┌─ Provided data

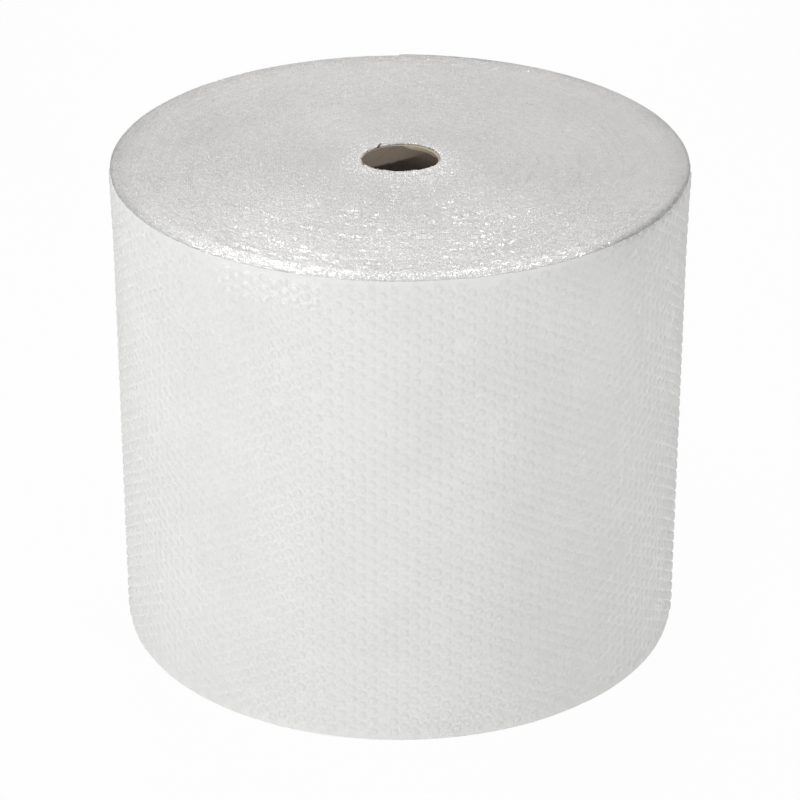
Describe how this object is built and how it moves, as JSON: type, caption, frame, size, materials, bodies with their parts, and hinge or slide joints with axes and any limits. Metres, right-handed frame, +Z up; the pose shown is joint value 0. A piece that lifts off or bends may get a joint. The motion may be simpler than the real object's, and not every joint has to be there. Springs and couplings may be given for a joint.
{
  "type": "roll of bubble cushioning film",
  "caption": "Wide roll of clear bubble cushioning film wound on a paperboard core tube, standing on its end.",
  "frame": {"origin": "centre of the core at the floor that the roll stands on", "axes": "+Z up along the core; -Y towards the front of the picture, +Y towards the film's tail edge"},
  "size_m": [0.5752, 0.577, 0.5],
  "materials": {
    "bubble_film": "milky layers of clear polyethylene film with glossy bubbles",
    "core_board": "plain brown paperboard, matt"
  },
  "bodies": {
    "root": {"film_roll": "bubble_film", "core_tube": "core_board"}
  },
  "joints": []
}
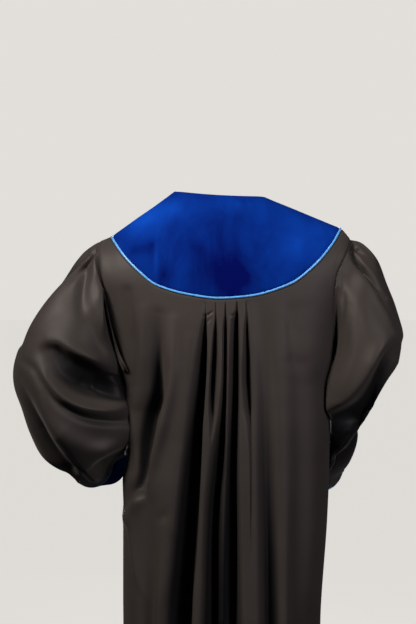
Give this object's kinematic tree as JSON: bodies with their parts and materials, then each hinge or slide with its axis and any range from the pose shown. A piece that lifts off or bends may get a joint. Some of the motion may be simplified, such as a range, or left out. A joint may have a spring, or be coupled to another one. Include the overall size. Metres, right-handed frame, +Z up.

└─

## Task description
Copy each line containing the word "axes" from the data.

## Response to the task
Describe how this object is built and how it moves, as JSON: type, caption, frame, size, materials, bodies with their parts, and hinge or slide joints with axes and any limits. Metres, right-handed frame, +Z up; the pose shown is joint value 0. A piece that lifts off or bends may get a joint. The motion may be simpler than the real object's, and not every joint has to be there. Springs and couplings may be given for a joint.
  "frame": {"origin": "centre of the core at the floor that the roll stands on", "axes": "+Z up along the core; -Y towards the front of the picture, +Y towards the film's tail edge"},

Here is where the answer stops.